As a side note, you may run into similar issues with the term ‘chili powder’ in some American recopies. While this may mean ground dried chili peppers, in the US it may also refer to a seasoning blend used when making chili con carne (typically consisting of ground chili peppers, garlic powder, onion powder, and ground cumin).

  • 1
    Agree on the 'chilli peppers/chilli con carne blend' confusion, which is also prevalent in the UK.
    – Tetsujin
    Commented Oct 3, 2022 at 16:09

The red pepper flakes here in Canada and referred to by American Chefs would be your Cayenne red pepper flakes sold in the Spice Aisle at the local chain supermarkets. They are hot pepper, dried and crushed…more heat than flavour.
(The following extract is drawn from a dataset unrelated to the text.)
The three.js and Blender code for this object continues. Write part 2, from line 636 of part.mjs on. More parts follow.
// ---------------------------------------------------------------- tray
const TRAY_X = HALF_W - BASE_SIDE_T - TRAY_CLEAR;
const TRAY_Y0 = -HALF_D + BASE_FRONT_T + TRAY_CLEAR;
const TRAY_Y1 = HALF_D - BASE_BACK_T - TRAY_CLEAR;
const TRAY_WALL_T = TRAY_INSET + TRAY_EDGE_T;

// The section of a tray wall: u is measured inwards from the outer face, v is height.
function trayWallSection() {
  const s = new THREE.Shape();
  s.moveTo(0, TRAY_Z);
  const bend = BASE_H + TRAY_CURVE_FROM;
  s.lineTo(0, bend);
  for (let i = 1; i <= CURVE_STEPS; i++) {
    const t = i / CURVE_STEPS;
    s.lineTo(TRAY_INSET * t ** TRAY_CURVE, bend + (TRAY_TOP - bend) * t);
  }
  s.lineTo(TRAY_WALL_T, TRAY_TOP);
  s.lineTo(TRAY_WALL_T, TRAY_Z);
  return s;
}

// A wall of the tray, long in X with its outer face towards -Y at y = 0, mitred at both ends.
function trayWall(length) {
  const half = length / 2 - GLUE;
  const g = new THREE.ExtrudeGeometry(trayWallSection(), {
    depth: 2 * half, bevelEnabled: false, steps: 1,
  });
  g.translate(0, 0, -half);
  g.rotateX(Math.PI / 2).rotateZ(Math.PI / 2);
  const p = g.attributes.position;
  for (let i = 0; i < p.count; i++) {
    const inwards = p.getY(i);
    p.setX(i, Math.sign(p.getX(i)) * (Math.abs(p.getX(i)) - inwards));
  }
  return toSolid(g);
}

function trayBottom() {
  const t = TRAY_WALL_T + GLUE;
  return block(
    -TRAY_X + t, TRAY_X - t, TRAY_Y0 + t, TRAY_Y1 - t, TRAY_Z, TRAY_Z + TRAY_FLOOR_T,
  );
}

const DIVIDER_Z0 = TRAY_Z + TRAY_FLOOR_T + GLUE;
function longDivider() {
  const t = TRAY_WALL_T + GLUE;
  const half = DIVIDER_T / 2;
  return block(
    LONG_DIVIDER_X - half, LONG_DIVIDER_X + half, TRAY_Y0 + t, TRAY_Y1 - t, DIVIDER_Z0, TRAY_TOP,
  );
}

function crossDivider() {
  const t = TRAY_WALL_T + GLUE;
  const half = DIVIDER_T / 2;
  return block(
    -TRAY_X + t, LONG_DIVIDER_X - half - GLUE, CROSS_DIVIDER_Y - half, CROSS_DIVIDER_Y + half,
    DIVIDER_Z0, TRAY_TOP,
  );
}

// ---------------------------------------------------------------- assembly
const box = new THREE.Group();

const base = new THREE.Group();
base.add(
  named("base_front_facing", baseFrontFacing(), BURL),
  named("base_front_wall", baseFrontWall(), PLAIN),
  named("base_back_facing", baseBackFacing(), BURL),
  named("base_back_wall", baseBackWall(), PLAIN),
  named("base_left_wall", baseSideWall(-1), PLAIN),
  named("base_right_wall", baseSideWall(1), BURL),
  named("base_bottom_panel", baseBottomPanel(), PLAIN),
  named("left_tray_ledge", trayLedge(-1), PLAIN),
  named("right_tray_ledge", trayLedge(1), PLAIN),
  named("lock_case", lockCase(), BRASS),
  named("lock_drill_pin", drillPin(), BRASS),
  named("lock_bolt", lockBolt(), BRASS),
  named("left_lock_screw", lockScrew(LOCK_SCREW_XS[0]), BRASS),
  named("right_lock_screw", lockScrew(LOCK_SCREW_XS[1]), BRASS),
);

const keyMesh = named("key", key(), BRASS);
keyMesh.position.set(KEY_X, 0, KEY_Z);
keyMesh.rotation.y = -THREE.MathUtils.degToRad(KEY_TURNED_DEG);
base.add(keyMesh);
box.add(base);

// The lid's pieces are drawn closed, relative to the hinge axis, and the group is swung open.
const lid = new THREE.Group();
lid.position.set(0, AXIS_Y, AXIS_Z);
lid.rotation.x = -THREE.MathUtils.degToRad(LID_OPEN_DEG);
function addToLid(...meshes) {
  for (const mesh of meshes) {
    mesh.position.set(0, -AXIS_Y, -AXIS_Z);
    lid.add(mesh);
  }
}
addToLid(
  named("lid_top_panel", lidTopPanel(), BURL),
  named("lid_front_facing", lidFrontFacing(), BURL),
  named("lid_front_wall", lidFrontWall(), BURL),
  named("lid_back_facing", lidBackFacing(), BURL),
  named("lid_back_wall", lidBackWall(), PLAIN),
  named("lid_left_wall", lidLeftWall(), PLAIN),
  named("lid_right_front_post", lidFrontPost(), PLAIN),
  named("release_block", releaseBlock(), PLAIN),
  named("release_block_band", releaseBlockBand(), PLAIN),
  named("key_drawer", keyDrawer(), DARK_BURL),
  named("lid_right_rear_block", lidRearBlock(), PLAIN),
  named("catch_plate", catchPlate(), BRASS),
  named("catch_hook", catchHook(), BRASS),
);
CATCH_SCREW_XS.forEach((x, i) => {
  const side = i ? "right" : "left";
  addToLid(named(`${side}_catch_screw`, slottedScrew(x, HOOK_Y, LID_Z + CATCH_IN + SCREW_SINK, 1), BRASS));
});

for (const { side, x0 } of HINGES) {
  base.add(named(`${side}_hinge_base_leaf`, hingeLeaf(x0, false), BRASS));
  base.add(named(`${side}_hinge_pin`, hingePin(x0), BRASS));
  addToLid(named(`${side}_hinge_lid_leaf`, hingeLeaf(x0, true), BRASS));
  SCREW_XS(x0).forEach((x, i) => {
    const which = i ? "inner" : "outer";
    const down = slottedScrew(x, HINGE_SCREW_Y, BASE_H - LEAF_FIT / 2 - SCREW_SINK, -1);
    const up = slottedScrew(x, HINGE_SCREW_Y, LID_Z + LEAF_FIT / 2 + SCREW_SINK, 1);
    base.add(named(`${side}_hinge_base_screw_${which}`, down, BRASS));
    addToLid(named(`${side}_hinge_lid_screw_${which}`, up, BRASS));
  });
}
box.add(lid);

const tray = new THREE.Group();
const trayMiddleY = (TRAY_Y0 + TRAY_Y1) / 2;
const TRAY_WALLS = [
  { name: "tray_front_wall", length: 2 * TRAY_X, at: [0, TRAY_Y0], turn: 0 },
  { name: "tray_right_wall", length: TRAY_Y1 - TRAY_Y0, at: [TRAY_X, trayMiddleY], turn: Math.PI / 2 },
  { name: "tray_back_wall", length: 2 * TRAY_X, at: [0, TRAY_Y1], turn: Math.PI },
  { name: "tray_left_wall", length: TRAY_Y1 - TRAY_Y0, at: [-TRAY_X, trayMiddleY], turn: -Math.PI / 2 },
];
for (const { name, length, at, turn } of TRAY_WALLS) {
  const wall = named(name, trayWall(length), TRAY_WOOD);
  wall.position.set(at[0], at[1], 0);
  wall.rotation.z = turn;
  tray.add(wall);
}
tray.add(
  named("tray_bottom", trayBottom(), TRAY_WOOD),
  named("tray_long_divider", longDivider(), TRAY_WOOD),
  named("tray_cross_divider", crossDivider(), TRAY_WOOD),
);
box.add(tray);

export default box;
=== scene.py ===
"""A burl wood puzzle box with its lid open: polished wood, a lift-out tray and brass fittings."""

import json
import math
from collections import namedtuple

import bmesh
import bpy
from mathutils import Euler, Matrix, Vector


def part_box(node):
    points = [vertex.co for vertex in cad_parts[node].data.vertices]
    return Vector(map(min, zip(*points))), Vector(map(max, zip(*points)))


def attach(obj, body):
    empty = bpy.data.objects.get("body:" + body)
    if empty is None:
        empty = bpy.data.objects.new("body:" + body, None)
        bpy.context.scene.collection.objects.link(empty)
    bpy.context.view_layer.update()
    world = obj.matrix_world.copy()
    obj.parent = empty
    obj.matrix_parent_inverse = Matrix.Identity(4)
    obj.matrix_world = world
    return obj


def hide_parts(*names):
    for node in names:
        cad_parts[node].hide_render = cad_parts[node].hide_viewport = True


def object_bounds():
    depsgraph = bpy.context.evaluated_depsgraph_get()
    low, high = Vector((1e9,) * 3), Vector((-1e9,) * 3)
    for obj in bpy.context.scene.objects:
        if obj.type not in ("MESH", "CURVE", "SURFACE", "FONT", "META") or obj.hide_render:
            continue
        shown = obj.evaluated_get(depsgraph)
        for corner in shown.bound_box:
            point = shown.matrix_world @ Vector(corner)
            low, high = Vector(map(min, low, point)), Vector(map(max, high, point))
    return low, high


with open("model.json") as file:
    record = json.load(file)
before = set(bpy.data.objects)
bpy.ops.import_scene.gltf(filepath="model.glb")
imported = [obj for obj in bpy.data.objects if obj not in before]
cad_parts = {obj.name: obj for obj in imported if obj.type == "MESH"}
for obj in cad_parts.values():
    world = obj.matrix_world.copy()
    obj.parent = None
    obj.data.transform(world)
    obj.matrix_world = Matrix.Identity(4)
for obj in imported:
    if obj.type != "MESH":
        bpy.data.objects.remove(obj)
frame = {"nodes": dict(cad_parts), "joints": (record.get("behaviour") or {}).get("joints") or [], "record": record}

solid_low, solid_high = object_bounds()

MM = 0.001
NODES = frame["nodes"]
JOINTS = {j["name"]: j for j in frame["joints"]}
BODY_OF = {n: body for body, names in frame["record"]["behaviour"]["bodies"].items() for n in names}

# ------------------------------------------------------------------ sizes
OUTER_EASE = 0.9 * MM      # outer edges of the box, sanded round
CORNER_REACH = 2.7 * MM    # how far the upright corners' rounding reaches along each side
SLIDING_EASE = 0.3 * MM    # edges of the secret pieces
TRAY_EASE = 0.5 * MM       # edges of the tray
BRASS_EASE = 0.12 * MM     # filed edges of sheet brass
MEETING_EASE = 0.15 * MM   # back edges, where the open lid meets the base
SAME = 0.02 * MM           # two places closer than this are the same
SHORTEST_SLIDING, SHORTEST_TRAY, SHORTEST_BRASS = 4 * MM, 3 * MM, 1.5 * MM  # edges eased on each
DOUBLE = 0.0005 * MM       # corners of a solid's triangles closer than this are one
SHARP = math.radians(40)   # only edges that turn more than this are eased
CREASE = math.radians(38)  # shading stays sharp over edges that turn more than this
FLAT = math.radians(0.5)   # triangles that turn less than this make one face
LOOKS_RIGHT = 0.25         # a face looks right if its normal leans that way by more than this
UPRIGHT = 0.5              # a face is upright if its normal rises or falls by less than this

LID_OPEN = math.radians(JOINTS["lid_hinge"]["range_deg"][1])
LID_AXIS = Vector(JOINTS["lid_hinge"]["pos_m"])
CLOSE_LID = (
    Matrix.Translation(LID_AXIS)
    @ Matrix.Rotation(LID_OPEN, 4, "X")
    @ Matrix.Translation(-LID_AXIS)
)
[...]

Depending on what your tastebuds like… If you like lots of heat with little flavour, then use the cayenne red pepper flakes. If you want more flavour and a bit less heat, then use the Aleppo (Turkish) variety. The only time I use regular grocery store red pepper flakes now is to put a pinch into green tea with a bit of honey, so that the tea bites back.
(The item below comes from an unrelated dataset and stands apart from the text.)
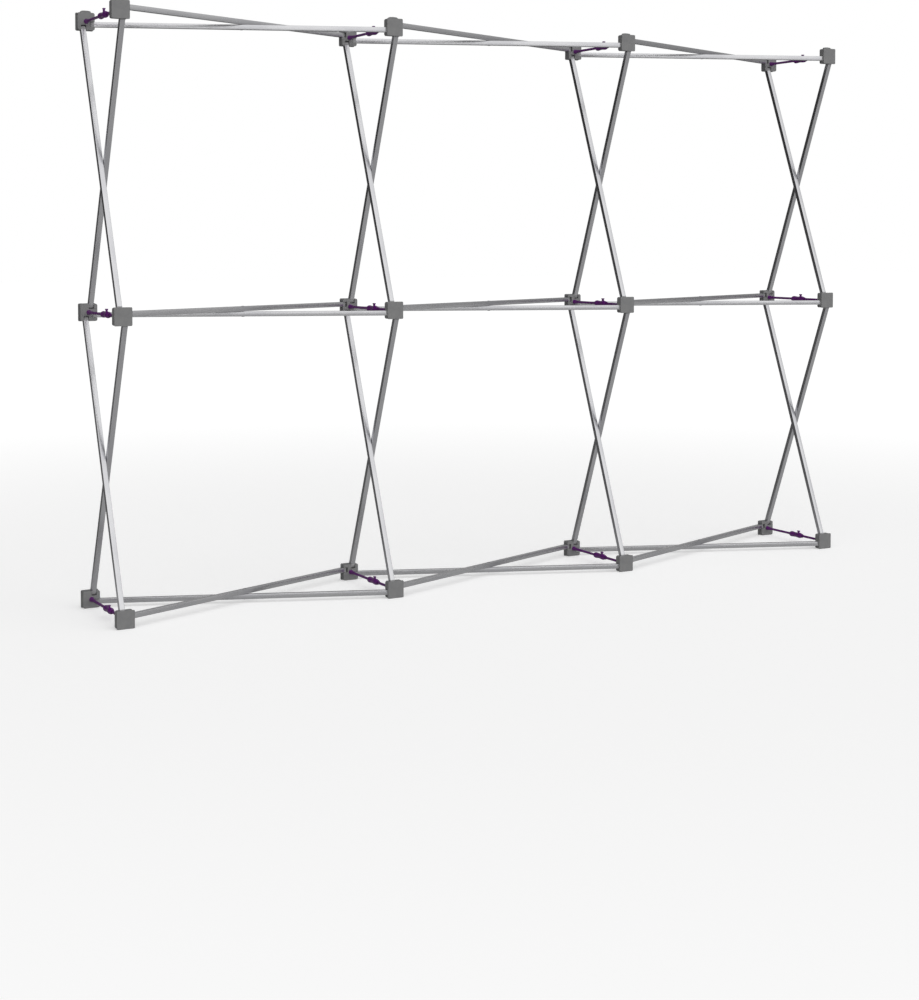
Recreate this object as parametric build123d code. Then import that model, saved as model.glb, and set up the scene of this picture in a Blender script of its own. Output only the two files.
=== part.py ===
from build123d import *
import os
from math import atan2, degrees, hypot

# A pop-up display frame: square hubs in two layers, front and rear, joined by
# crossed pairs of square tubes and held open by snap-together arms.
# +X runs across the frame, +Z up, and -Y is the face that the fabric covers.
# The origin is on the table, at the middle of the frame.

# Layout of the frame
COLUMNS = 4
ROWS = 3
HUB_PITCH = 728.0
FRAME_DEPTH = 290.0

# Tubes
TUBE_SIDE = 12.7
TUBE_WALL = 1.2
PAIR_GAP = 0.8
END_CAP_LENGTH = 7.0
END_PLUG_LENGTH = 16.0
END_PLUG_CLEARANCE = 0.05
END_NOSE_ARC = 30.0

# Hubs
HUB_SIDE = 45.0
CAP_THICKNESS = 3.0
CAP_CORNER = 1.5
BODY_CORNER = 5.0
BODY_INSET = 0.6
SLOT_CLEARANCE = 0.3
SLOT_END_CLEARANCE = 0.65
FOLD_MARGIN = 0.15
LUG_BEHIND_PIN = 10.0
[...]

After sampling Turkish red pepper flakes (Pul Biber), while in Turkey in 2013, I use that variety in all my cooking where red pepper flakes are called for. (Only one place in Vancouver carries the product - Jasmine Foods on Main. Just an FYI for any locals that read this.) Pul Biber is not so dry, feels a bit oily rubbed between one’s fingers and has a hint of saltiness. Armenian pepper flakes are a little drier and a touch hotter than the Turkish Pul Biber, but run a close second.

Honestly, what do you need out of a red pepper flake? Ultimately you are the chef in your kitchen and you need to buy what you will use and what you like. Refer to the Scoville Scale to choose your “heat”.

  • 2
    All true but unless you know what the author of a recipe expects you to use, you can not substitute and expect a similar result to the recipe as written, which is what OP seems to be looking for.
    – Willeke
    Commented Oct 2, 2022 at 12:47
  • Pul biber is oily & salty because those are added as part of the manufacturing process - it's not just your imagination, you are absolutely correct.